===== Stored data
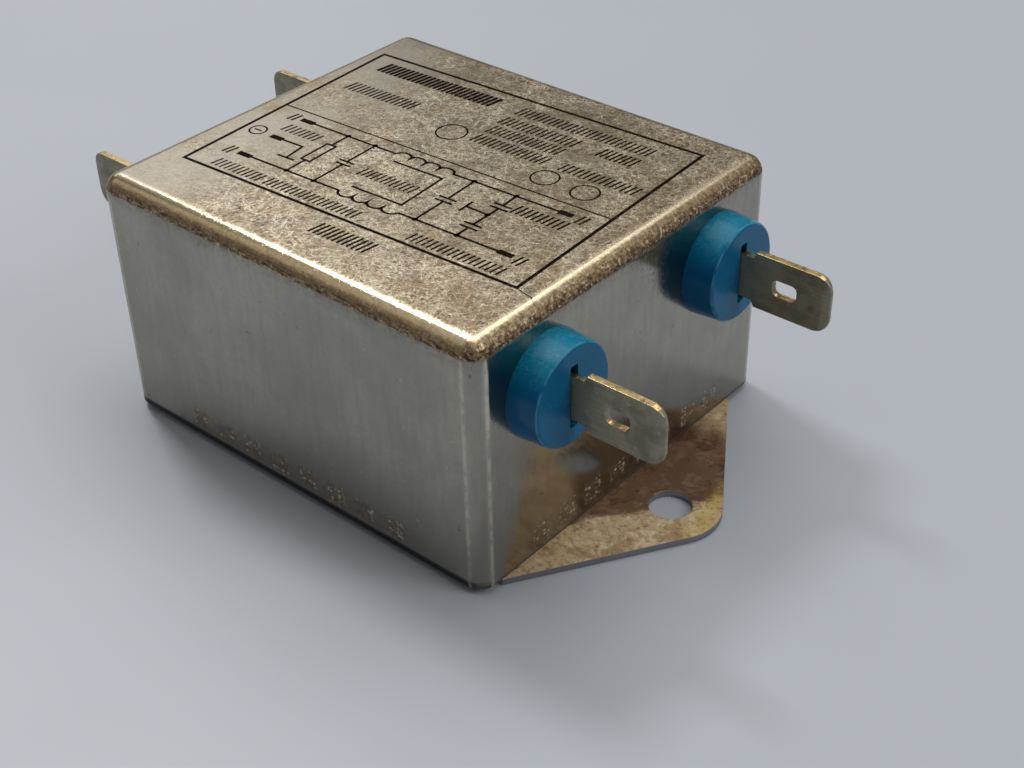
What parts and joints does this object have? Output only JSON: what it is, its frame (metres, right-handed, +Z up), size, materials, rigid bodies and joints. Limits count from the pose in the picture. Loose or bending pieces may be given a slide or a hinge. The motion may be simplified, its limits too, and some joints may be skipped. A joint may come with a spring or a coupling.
{
  "type": "mains interference filter",
  "caption": "Mains interference filter in a drawn metal can on a strap plate with screw ears; blue bushings carry flat push-on blades at both ends.",
  "frame": {"origin": "middle of the mounting plate's underside", "axes": "+X towards the load end, +Y towards the N terminals, +Z up towards the roof of the can"},
  "size_m": [0.079, 0.0464, 0.029],
  "materials": {
    "tinned_steel": "drawn, satin",
    "cover_steel": "rolled, satin",
    "plate_steel": "tinned, stained tan",
    "blue_moulding": "satin",
    "blade_brass": "tin-plated, worn to brass at the edges",
    "rivet_steel": "plated",
    "ferrite": "coated",
    "copper_wire": "enamelled",
    "divider_plastic": "moulded",
    "sheet_film": "film",
    "x_capacitor_box": "moulded",
    "y_capacitor_box": "moulded",
    "resistor_coat": "lacquered",
    "tinned_wire": "tinned",
    "resin": "cast"
  },
  "bodies": {
    "root": {"case": "tinned_steel", "cover_tray": "cover_steel", "mounting_plate": "plate_steel", "line_bushing_l": "blue_moulding", "line_bushing_n": "blue_moulding", "load_bushing_l": "blue_moulding", "load_bushing_n": "blue_moulding", "line_blade_l": "blade_brass", "line_blade_n": "blade_brass", "load_blade_l": "blade_brass", "load_blade_n": "blade_brass", "earth_blade": "blade_brass", "earth_rivet": "rivet_steel", "choke_core": "ferrite", "choke_winding_l": "copper_wire", "choke_winding_n": "copper_wire", "choke_divider": "divider_plastic", "insulating_sheet": "sheet_film", "x_capacitor_line": "x_capacitor_box", "x_capacitor_load": "x_capacitor_box", "y_capacitor_l": "y_capacitor_box", "y_capacitor_n": "y_capacitor_box", "bleed_resistor": "resistor_coat", "earth_lead": "tinned_wire", "potting_resin": "resin"}
  },
  "joints": []
}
==========
# [Directions]
Reproduce the material verbatim, line by line.

# [Completed exercise]
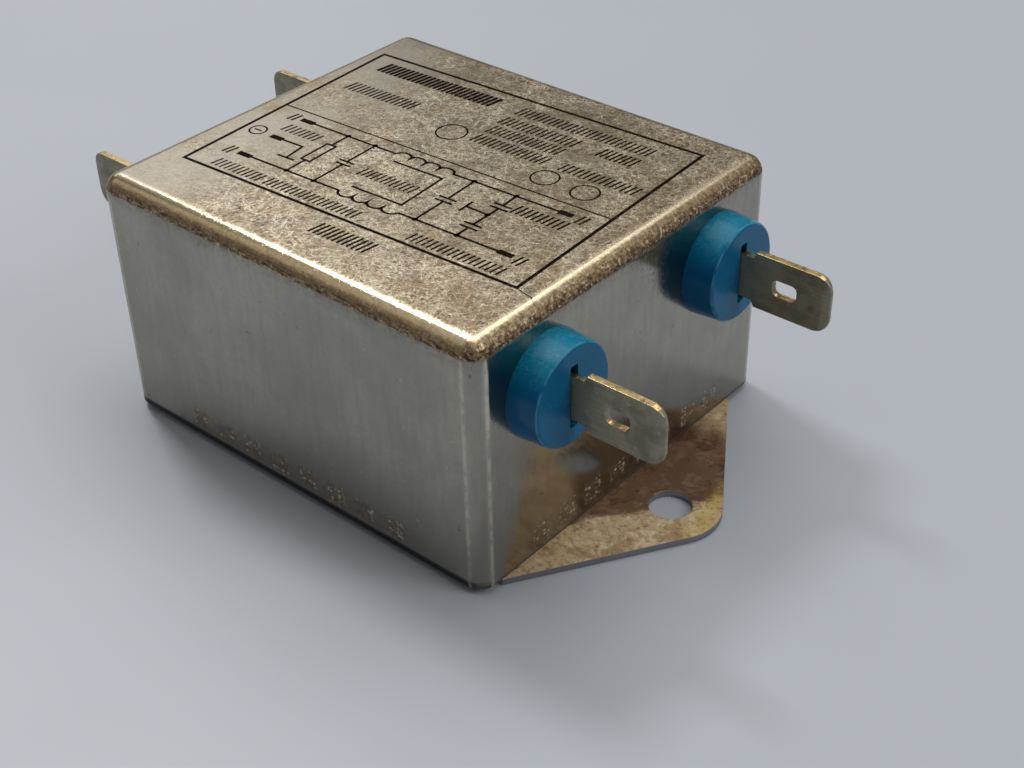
What parts and joints does this object have? Output only JSON: what it is, its frame (metres, right-handed, +Z up), size, materials, rigid bodies and joints. Limits count from the pose in the picture. Loose or bending pieces may be given a slide or a hinge. The motion may be simplified, its limits too, and some joints may be skipped. A joint may come with a spring or a coupling.
{
  "type": "mains interference filter",
  "caption": "Mains interference filter in a drawn metal can on a strap plate with screw ears; blue bushings carry flat push-on blades at both ends.",
  "frame": {"origin": "middle of the mounting plate's underside", "axes": "+X towards the load end, +Y towards the N terminals, +Z up towards the roof of the can"},
  "size_m": [0.079, 0.0464, 0.029],
  "materials": {
    "tinned_steel": "drawn, satin",
    "cover_steel": "rolled, satin",
    "plate_steel": "tinned, stained tan",
    "blue_moulding": "satin",
    "blade_brass": "tin-plated, worn to brass at the edges",
    "rivet_steel": "plated",
    "ferrite": "coated",
    "copper_wire": "enamelled",
    "divider_plastic": "moulded",
    "sheet_film": "film",
    "x_capacitor_box": "moulded",
    "y_capacitor_box": "moulded",
    "resistor_coat": "lacquered",
    "tinned_wire": "tinned",
    "resin": "cast"
  },
  "bodies": {
    "root": {"case": "tinned_steel", "cover_tray": "cover_steel", "mounting_plate": "plate_steel", "line_bushing_l": "blue_moulding", "line_bushing_n": "blue_moulding", "load_bushing_l": "blue_moulding", "load_bushing_n": "blue_moulding", "line_blade_l": "blade_brass", "line_blade_n": "blade_brass", "load_blade_l": "blade_brass", "load_blade_n": "blade_brass", "earth_blade": "blade_brass", "earth_rivet": "rivet_steel", "choke_core": "ferrite", "choke_winding_l": "copper_wire", "choke_winding_n": "copper_wire", "choke_divider": "divider_plastic", "insulating_sheet": "sheet_film", "x_capacitor_line": "x_capacitor_box", "x_capacitor_load": "x_capacitor_box", "y_capacitor_l": "y_capacitor_box", "y_capacitor_n": "y_capacitor_box", "bleed_resistor": "resistor_coat", "earth_lead": "tinned_wire", "potting_resin": "resin"}
  },
  "joints": []
}